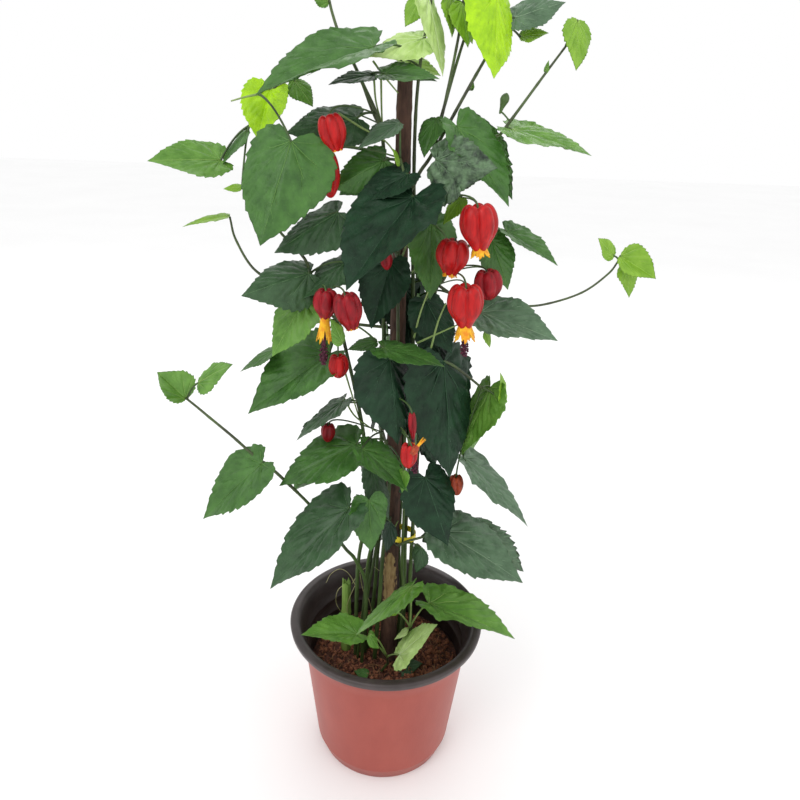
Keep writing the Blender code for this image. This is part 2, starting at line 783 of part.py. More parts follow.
def united(name, pieces, helpers, collection):
    """One closed body from overlapping pieces. A sealed hollow is filled and a loose scrap is dropped."""
    first = pieces[0]
    helpers.objects.unlink(first)
    collection.objects.link(first)
    union = first.modifiers.new("Union", "BOOLEAN")
    union.operation = "UNION"
    union.operand_type = "COLLECTION"
    union.collection = helpers
    union.solver = "MANIFOLD"
    bpy.context.view_layer.update()
    evaluated = first.evaluated_get(bpy.context.evaluated_depsgraph_get())
    mesh = bpy.data.meshes.new_from_object(evaluated)
    mesh.name = name
    for piece in pieces:
        bpy.data.objects.remove(piece)
    shape = bmesh.new()
    shape.from_mesh(mesh)
    bmesh.ops.triangulate(shape, faces=shape.faces)
    keep_largest(shape)
    shape.to_mesh(mesh)
    shape.free()
    return add_object(name, mesh, collection)


def keep_largest(shape):
    """Leaves only the body with the most faces, so that a sealed hollow is filled and a scrap is dropped."""
    left = set(shape.faces)
    bodies = []
    while left:
        body = [left.pop()]
        for face in body:
            for edge in face.edges:
                for beside in edge.link_faces:
                    if len(edge.link_faces) == 2 and beside in left:
                        left.remove(beside)
                        body.append(beside)
        bodies.append(body)
    bodies.sort(key=len)
    for body in bodies[:-1]:
        bmesh.ops.delete(shape, geom=body, context="FACES")


def shoot_start(root, first, behind):
    """Where a shoot's stem starts: just past its thin stem's tip, or just off the trunk."""
    if root != "trunk" and not behind:
        points, _ = stem_path(root)
        direction = (points[-1] - points[-2]).normalized()
        return points[-1] + direction * GAP, direction
    share = (first.z - TRUNK_FOOT.z) / (TRUNK_TOP.z - TRUNK_FOOT.z)
    axis = trunk_point(min(share, TRUNK_TOP_SHARE))
    outward = Vector((0, 1, 0)) if behind else Vector((first.x - axis.x, first.y - axis.y, 0)).normalized()
    return axis + outward * (trunk_radius(share) + 2 * GAP), outward


def build_shoot(name, shoot, collection, helpers, colour, behind=False):
    first = place(*shoot["stem"][0])
    start, direction = shoot_start(shoot["root"], first, behind)
    lead = BACK_START if behind else MM
    board = [place(*point) for point in shoot["stem"]]
    stem = [start, start + direction * lead, *board]
    twigs = [[place(*point) for point in twig] for twig in shoot["twigs"]]
    paths = [stem[ROOT_CLEAR:], *twigs]
    pieces = [rod(name + "_stem", stem, taper(len(stem), *STEM_RADII), helpers)]
    for twig in twigs:
        pieces.append(rod(name + "_twig", twig, taper(len(twig), *TWIG_RADII), helpers))
    chance = random.Random(f"{BACK_SEED} {name}")
    for number, row in enumerate(shoot["leaves"]):
        label = f"{name}_leaf_{number}"
        scale = chance.uniform(*BACK_SCALE) if behind else 1.0
        leaf, joint, along = blade(label, row, helpers, scale, behind)
        root = nearest_root(joint, paths)
        path = hanging_path(root, joint, joint + along * PETIOLE_SUNK, PETIOLE_RISE)
        pieces += [leaf, rod(label + "_petiole", path, PETIOLE_RADII, helpers)]
    for number, row in enumerate(shoot["flowers"]):
        scale = BACK_SCALE[1] if behind else 1.0
        pieces += flower(f"{name}_flower_{number}", row, paths, helpers, scale)
    mass = united(name, pieces, helpers, collection)
    mass.data.materials.clear()
    mass.data.materials.append(colour)


def back_shoot(shoot, further, chance):
    """The shoot's partner behind the trunk: what is near the trunk, with each blade swung a little."""

    def back_depth(depth):
        return BACK_DEPTH + further + BACK_STRETCH * abs(depth)

    def behind(path):
        return tuple((x, y, back_depth(depth)) for x, y, depth in path)

    leaves = []
    for x1, y1, x2, y2, depth1, depth2, clockwise, other in shoot["leaves"]:
        if abs((x1 + x2) / 2 - BOARD_CENTRE[0]) > BACK_REACH or math.hypot(x2 - x1, y2 - y1) < BACK_LEAF:
            continue
        swing = chance.uniform(-BACK_SWING, BACK_SWING)
        dx = (x2 - x1) * math.cos(swing) - (y2 - y1) * math.sin(swing)
        dy = (x2 - x1) * math.sin(swing) + (y2 - y1) * math.cos(swing)
        depths = (back_depth(depth1), back_depth(depth2))
        leaves.append((x1, y1, x1 + dx, y1 + dy, *depths, clockwise, other))
    flowers = []
    for x1, y1, x2, y2, depth, wide, petals in shoot["flowers"]:
        if abs(x1 - BOARD_CENTRE[0]) < BACK_REACH and wide > BACK_FLOWER:
            flowers.append((x1, y1, x2, y2, back_depth(depth), wide, petals))
    twigs = tuple(behind(twig) for twig in shoot["twigs"] if abs(twig[-1][0] - BOARD_CENTRE[0]) < BACK_REACH)
    stem = behind(shoot["stem"])
    return {"root": "trunk", "stem": stem, "twigs": twigs, "leaves": leaves, "flowers": flowers}


def main():
    for obj in list(bpy.data.objects):
        bpy.data.objects.remove(obj)
    scene = bpy.context.scene.collection
    collections = {}
    for name in ("potted_abutilon", "cutters", "helpers"):
        collections[name] = bpy.data.collections.new(name)
        scene.children.link(collections[name])
    plant = collections["potted_abutilon"]
    helpers = collections["helpers"]
    build_pot(plant, collections["cutters"])
    build_soil(plant)
    build_trunk(plant)
    build_stems(plant)
    build_cane(plant)
    build_tie(plant)
    green = material("leaf_green", (0.07, 0.20, 0.05), 0.5)
    for name, shoot in SHOOTS.items():
        build_shoot(name, shoot, plant, helpers, green)
    chance = random.Random(BACK_SEED)
    for name, further in BACK_SHOOTS.items():
        partner = back_shoot(SHOOTS[name], further, chance)
        build_shoot(name.replace("foliage", "foliage_back"), partner, plant, helpers, green, behind=True)
    bpy.data.collections.remove(helpers)


main()
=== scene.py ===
import math
import random

import bpy
import numpy as np
from mathutils import Matrix


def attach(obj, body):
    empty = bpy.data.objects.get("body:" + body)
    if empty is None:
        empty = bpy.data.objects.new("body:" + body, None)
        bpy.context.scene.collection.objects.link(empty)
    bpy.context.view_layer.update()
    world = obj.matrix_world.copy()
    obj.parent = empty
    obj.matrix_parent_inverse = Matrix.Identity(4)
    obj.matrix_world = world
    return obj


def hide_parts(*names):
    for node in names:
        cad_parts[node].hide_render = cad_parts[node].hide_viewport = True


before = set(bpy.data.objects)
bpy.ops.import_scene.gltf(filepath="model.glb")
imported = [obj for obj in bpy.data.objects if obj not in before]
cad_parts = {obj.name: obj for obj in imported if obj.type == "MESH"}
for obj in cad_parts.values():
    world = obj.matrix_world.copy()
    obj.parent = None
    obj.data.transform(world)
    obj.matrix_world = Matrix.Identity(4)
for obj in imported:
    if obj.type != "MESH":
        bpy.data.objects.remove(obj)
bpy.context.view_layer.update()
mm = 0.001
print("frame loaded")

# The plant is laid out on a drawing board that the viewer looks straight at. A place on it is in mm
# from its top left corner, x to the right and y down, and its depth is in mm behind the trunk's axis.
viewer = {
    "eye": (-3.4, -485.0, 528.0),  # mm
    "boardAway": 700.0,
    "boardSize": 800.0,
    "boardCentre": (400.0, 380.0),
    "down": 21.2,  # degrees
    "aside": 0.9,
    "tilt": 2.14,
    "sensor": 36.0,
}
eye = np.array(viewer["eye"]) * mm


def unit(vectors):
    # each vector over its own length
    return vectors / np.maximum(np.linalg.norm(vectors, axis=-1, keepdims=True), 1e-12)


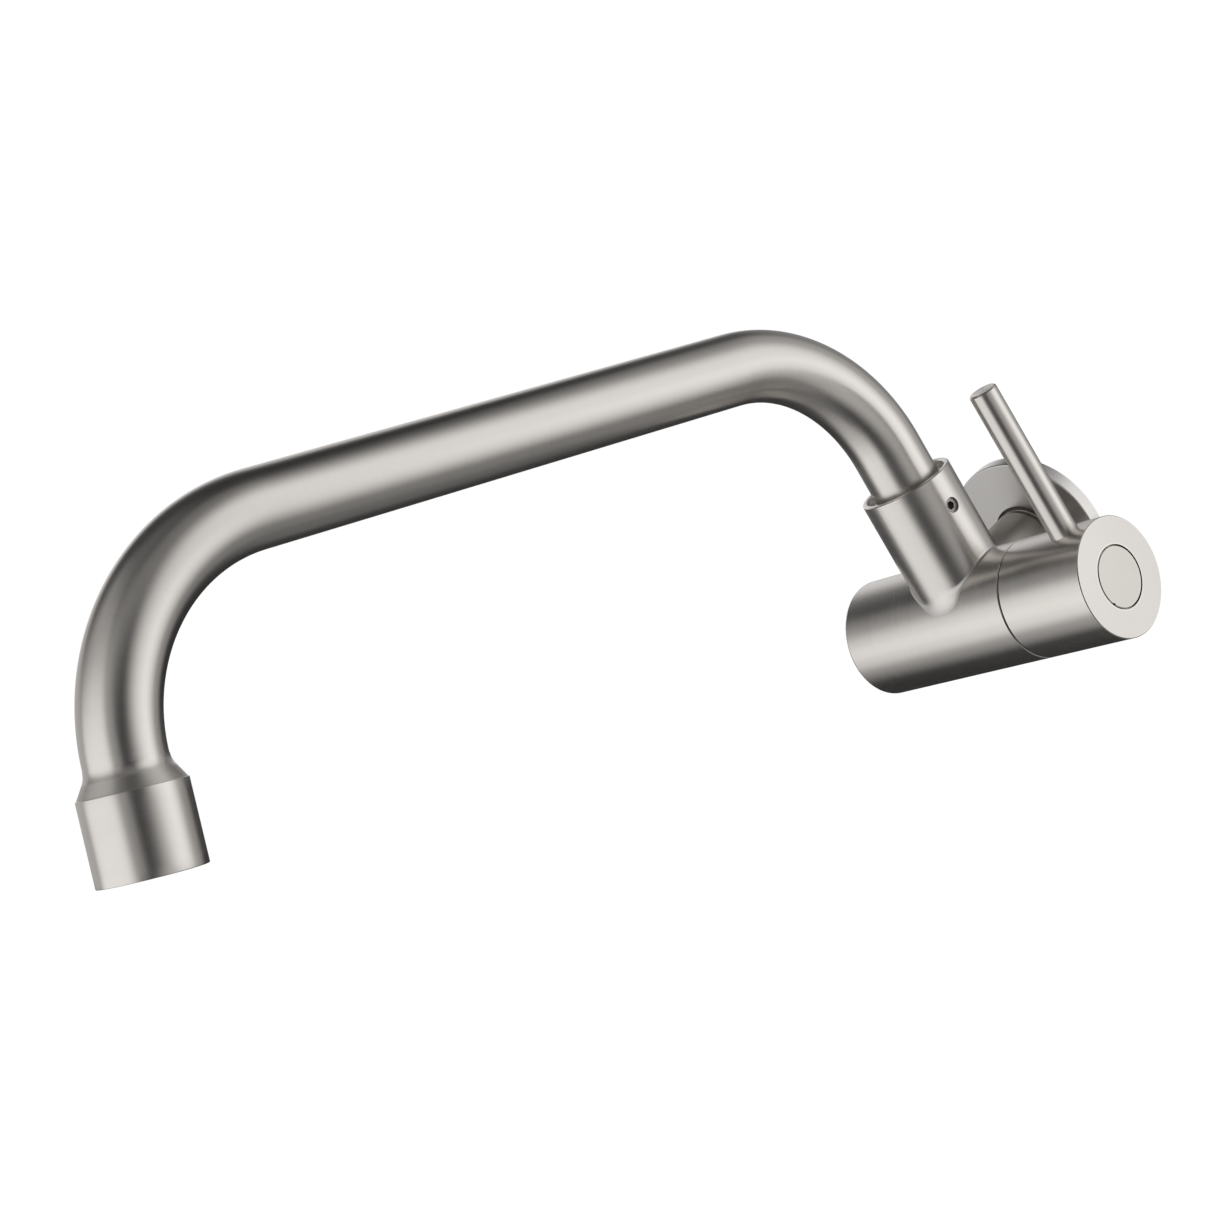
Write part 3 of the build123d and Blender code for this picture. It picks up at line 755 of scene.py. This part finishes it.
def pipe_path():
    """Stations along the pipe's middle line, in the upright plane of the spout, as arrays of
    distance out, height, lean from upright and length so far. A bend's points lie at its radius
    from its centre, and its lean grows evenly."""
    radius_a, angle_a = first_bend
    radius_b, angle_b = second_bend
    riser = np.linspace(riser_foot, riser_top, riser_stations)[:-1]
    lean_a = np.linspace(0, angle_a, first_stations)
    out_a = radius_a * (1 - np.cos(lean_a))
    high_a = riser_top + radius_a * np.sin(lean_a)
    run = np.linspace(0, 1, run_stations)[1:-1] * run_length
    out_run = out_a[-1] + run * math.sin(angle_a)
    high_run = high_a[-1] + run * math.cos(angle_a)
    lean_b = np.linspace(angle_a, angle_a + angle_b, second_stations)
    out_b = out_a[-1] + run_length * math.sin(angle_a) + radius_b * (math.cos(angle_a) - np.cos(lean_b))
    high_b = high_a[-1] + run_length * math.cos(angle_a) + radius_b * (np.sin(lean_b) - math.sin(angle_a))
    leg = np.linspace(0, last_leg - leg_in_collar, leg_stations)[1:]
    out_leg = out_b[-1] + leg * math.sin(lean_b[-1])
    high_leg = high_b[-1] + leg * math.cos(lean_b[-1])
    out = np.concatenate([riser * 0, out_a, out_run, out_b, out_leg])
    high = np.concatenate([riser, high_a, high_run, high_b, high_leg])
    lean = np.concatenate([riser * 0, lean_a, run * 0 + angle_a, lean_b, leg * 0 + lean_b[-1]])
    length = np.concatenate([[0], np.cumsum(np.hypot(np.diff(out), np.diff(high)))])
    return out, high, lean, length


def along_spout(out, high, lean, radius, turn):
    """Points of the spout: the middle line's place, plus radius times a direction that turns
    from the bend's inside to its side."""
    ahead = np.array([math.cos(pipe_swing), math.sin(pipe_swing), 0])
    beside = np.array([-math.sin(pipe_swing), math.cos(pipe_swing), 0])
    up = np.array([0, 0, 1])
    foot = np.array([spout_pivot[0], spout_pivot[1], 0])
    inward = np.cos(lean)[..., None] * ahead - np.sin(lean)[..., None] * up
    arm = np.cos(turn)[..., None] * inward + np.sin(turn)[..., None] * beside
    return foot + out[..., None] * ahead + high[..., None] * up + radius[..., None] * arm


def keep_grain(obj, length, radius, turn):
    """Stores each point's place on the straight blank (length, across, across) as an attribute,
    and a UV map of length and turn, for the grain. Quads from the last column back to the first
    end at a full turn."""
    blank = np.stack([length, radius * np.cos(turn), radius * np.sin(turn)], -1)
    spots = obj.data.attributes.new("blank", "FLOAT_VECTOR", "POINT")
    spots.data.foreach_set("vector", blank.ravel())
    layer = obj.data.uv_layers.new(name="grain")
    corner = np.empty(len(obj.data.loops), int)
    obj.data.loops.foreach_get("vertex_index", corner)
    columns = turn.shape[1]
    share = ((corner % columns) / columns).reshape(-1, 4)
    wraps = (share.max(1) - share.min(1)) > 0.5
    share[wraps] = np.where(share[wraps] == 0, 1.0, share[wraps])
    flat = np.stack([length.ravel()[corner] * grain_scale, share.ravel()], -1)
    layer.data.foreach_set("uv", flat.ravel())


path_out, path_high, path_lean, path_length = pipe_path()
there_and_back = np.concatenate([np.arange(len(path_out)), np.arange(len(path_out))[::-1]])
pipe_wall = np.where(np.arange(len(there_and_back)) < len(path_out), pipe_radius, pipe_bore)
pipe_turn = np.linspace(0, 2 * math.pi, pipe_sides, endpoint=False)
pipe_rows, pipe_columns = np.meshgrid(there_and_back, pipe_turn, indexing="ij")
pipe_sizes = np.repeat(pipe_wall[:, None], pipe_sides, 1)
pipe = grid_mesh("bent_pipe", along_spout(
    path_out[pipe_rows], path_high[pipe_rows], path_lean[pipe_rows], pipe_sizes, pipe_columns),
    closed_rows=True, closed_columns=True)
keep_grain(pipe, path_length[pipe_rows], pipe_sizes, pipe_columns)
pipe.data.materials.append(brushed_steel("pipe_steel", 0, drawn=True))
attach(pipe, "spout")
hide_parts("spout_pipe")
dress(turned_steel, "spout_tail")
dress(rubber, "spout_o_rings", "aerator_washer")

# Outlet collar
# Turned from bar: a straight skirt with a thread inside for the aerator, a narrow ledge, and a
# shoulder that runs down to the pipe, on which it is brazed. The skirt is brushed, and the
# shoulder keeps the rings of the lathe next to the ledge.
collar_radius = 0.0146
collar_length = 0.0225
collar_sides = 144
mouth_edge = 0.00025
ledge_edge = 0.00018
skirt_margin = 0.003
shoulder_foot = 0.0143
shoulder_angle = math.radians(31.0)
shoulder_round = 0.0058
shoulder_lip = 0.0001
aerator_thread = 0.012
aerator_seat = 0.0122
thread_bevel = 0.0004
pipe_stop = 0.0002
lathe_length = 0.0050
edge_stations = 5
skirt_stations = 6
hollow_stations = 9


def collar_profile():
    """The collar's outline as (radius, height above its mouth): up the outside, along the cone
    of the shoulder, round the hollow that meets the pipe, and down the inside."""
    edge_turn = np.linspace(0, math.pi / 2, edge_stations)
    foot_edge = np.stack([
        collar_radius - mouth_edge + mouth_edge * np.sin(edge_turn),
        mouth_edge - mouth_edge * np.cos(edge_turn),
    ], -1)
    skirt_heights = np.linspace(skirt_margin, collar_length - skirt_margin, skirt_stations)
    skirt = [(collar_radius, height) for height in skirt_heights]
    top_edge = np.stack([
        collar_radius - ledge_edge + ledge_edge * np.cos(edge_turn),
        collar_length - ledge_edge + ledge_edge * np.sin(edge_turn),
    ], -1)
    lip = pipe_radius + shoulder_lip
    rise = (shoulder_foot - lip) / math.tan(shoulder_angle)
    top = collar_length + rise + shoulder_round * math.tan(shoulder_angle / 2)
    lean = np.linspace(shoulder_angle, 0, hollow_stations)
    hollow = np.stack([
        lip + shoulder_round * (1 - np.cos(lean)),
        top - shoulder_round * np.sin(lean),
    ], -1)
    inside = [
        (pipe_radius, top),
        (pipe_radius, leg_in_collar),
        (pipe_bore - pipe_stop, leg_in_collar),
        (pipe_bore - pipe_stop, aerator_seat),
        (aerator_thread, aerator_seat),
        (aerator_thread, thread_bevel),
        (aerator_thread + thread_bevel, 0),
    ]
    return np.concatenate([foot_edge, skirt, top_edge, [(shoulder_foot, collar_length)], hollow, inside])


outline = collar_profile()
outline_length = np.concatenate([[0], np.cumsum(np.hypot(*np.diff(outline, axis=0).T))])
collar_turn = np.linspace(0, 2 * math.pi, collar_sides, endpoint=False)
collar_size, collar_columns = np.meshgrid(outline[:, 0], collar_turn, indexing="ij")
collar_height = np.repeat(outline[:, 1:], collar_sides, 1)
mouth_out = path_out[-1] + leg_in_collar * math.sin(path_lean[-1])
mouth_high = path_high[-1] + leg_in_collar * math.cos(path_lean[-1])
collar = grid_mesh("flared_collar", along_spout(
    mouth_out - collar_height * math.sin(path_lean[-1]),
    mouth_high - collar_height * math.cos(path_lean[-1]),
    np.full_like(collar_height, path_lean[-1]), collar_size, collar_columns)[::-1],
    closed_rows=True, closed_columns=True, sharp=28)
keep_grain(
    collar, np.repeat(outline_length[:, None], collar_sides, 1)[::-1], collar_size[::-1],
    collar_columns)
shoulder_start = outline_length[np.argmax(outline[:, 1] >= collar_length)]
collar.data.materials.append(brushed_steel(
    "collar_steel", 0, drawn=True, turned=(shoulder_start, shoulder_start + lathe_length)))
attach(collar, "spout")
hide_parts("outlet_collar")

# Aerator
# A threaded housing that holds a grey honeycomb and a diffuser, which mix air into the water.
grey_plastic = moulded(
    "grey_acetal", (0.34, 0.35, 0.36), roughness=0.40, grain=2600.0, depth=0.00001)
dress(turned_steel, "aerator_housing")
dress(grey_plastic, "aerator_honeycomb", "aerator_diffuser")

# TASK INSTRUCTIONS
Using the data above, extract exactly the lines from the one that holds "before = set(bpy.data.objects)" to the one that holds "return vectors /", both ends included, and no others.

# TASK ANSWER
before = set(bpy.data.objects)
bpy.ops.import_scene.gltf(filepath="model.glb")
imported = [obj for obj in bpy.data.objects if obj not in before]
cad_parts = {obj.name: obj for obj in imported if obj.type == "MESH"}
for obj in cad_parts.values():
    world = obj.matrix_world.copy()
    obj.parent = None
    obj.data.transform(world)
    obj.matrix_world = Matrix.Identity(4)
for obj in imported:
    if obj.type != "MESH":
        bpy.data.objects.remove(obj)
bpy.context.view_layer.update()
mm = 0.001
print("frame loaded")

# The plant is laid out on a drawing board that the viewer looks straight at. A place on it is in mm
# from its top left corner, x to the right and y down, and its depth is in mm behind the trunk's axis.
viewer = {
    "eye": (-3.4, -485.0, 528.0),  # mm
    "boardAway": 700.0,
    "boardSize": 800.0,
    "boardCentre": (400.0, 380.0),
    "down": 21.2,  # degrees
    "aside": 0.9,
    "tilt": 2.14,
    "sensor": 36.0,
}
eye = np.array(viewer["eye"]) * mm


def unit(vectors):
    # each vector over its own length
    return vectors / np.maximum(np.linalg.norm(vectors, axis=-1, keepdims=True), 1e-12)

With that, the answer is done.